声優はサミュエル・L・ジャクソン。「Mrインクレディブル」はピクサーにしては珍しく他の映画のパロディ要素がないけど、フロゾンは「いいか、オレはてコップを撮るぜ」「ダイ・ハード3」の電話ネタのパロディをやる。マニアックなネタなのか、そうじゃないのかよくわからんな。

● ミラージュ
超スレンダー。ミラージュのウェストサイズを100倍してもボブのウェストサイズにかなわないのでは?きっとミラージュは服を着るとき頭からじゃなくて脚から着ていると思います。

● シンドローム
髪型が気になって仕方ない。
「アンブレイカブル」のサミュエル・L・ジャクソンを越える”オタク少年はロクな大人にならない”ネタ。

● スーパー・ヒーロー保護プログラム
証人保護プログラムは実際にアメリカにある制度で、これのパロディ版。

● ボム・ボヤージュ
ボン・ボヤージュではない。もちろんフランス人なので彼が喋ると英語字幕が入る。
絶対後半の伏線だと思ってんですが一発キャラだったのね。

● オムニドロイド
街を破壊しながら突き進む姿が、アイアン・ジャイアントを彷彿させる。
リモコンにセキュリティ機能が全くかかっておらず、誰でも扱えるというのは問題あると思う。
このオムニドロイドが進化していく姿は、スーパー・ヒーロー達の抹殺を意味しておりちょっと怖い。けど「ロボコップ2」でオムニ社が頑張ってロボコップ2を開発して、何度も酷い目に遭う名シーンにも似ている。

● エドナ・モード
僕はてっきりワダエミがモデルだと思ったんですが、モデルはオスカーを8回受賞したエディス・ヘッドがモデルだそうです。
マントに憧れる人々の夢を砕くマント不用論を打ち出すシーンがオタク心をくすぐる。しかもこれラストの伏線になっているし。
インクレディブルズのスーパースーツは機能性は抜群だが、赤の全身タイツに黒のパンツというのはどーかと思う。

● IG-99
劇中出てくるジェット機。

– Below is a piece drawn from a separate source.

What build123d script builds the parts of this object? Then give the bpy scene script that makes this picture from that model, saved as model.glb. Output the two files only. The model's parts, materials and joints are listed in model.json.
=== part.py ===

元ネタはおそらく1999年公開の「アイアン・ジャイアント」でしょう。

● バウンディン
ピクサーおなじみの上映前に流れる短編映画。悪い農家に毛を刈り取られてしまった羊が、バウンディンに励まされて次の年からは農家に刈り取れれるのが楽しみになる。
ピクサーの映画って意地の悪さと、それを打ち消す優しさがあるから良い。でも毛を刈り取られてしまった羊が「こんな僕はファニーだ」と泣くけど、毛を刈り取られる前から十分ファニーだと思ったのは僕だけでしょうか。

● カーズ
「ジョジョの奇妙な冒険」に出てくる究極生命体ではない。ピクサーとディズニーが組む最終作。「Mrインクレディブル」を上映する時には必ずカーズの予告編を流さなくてはいけないという世界規模の契約があるのだ。恐るべしディズニー。のどかに飛ぶ蜂が車につぶされて死ぬというシュレックじみた部分が素敵。

● ブラッド・バード
1999年に大感動アニメ映画「アイアン・ジャイアント」を送り出した男。当時はこの監督の才能に驚いたもんだけど、「アイアン・ジャイアント」が興行的には大失敗だったので、その後の情報は全く入ってこなかった。まさかピクサーと手を組んでいたとは!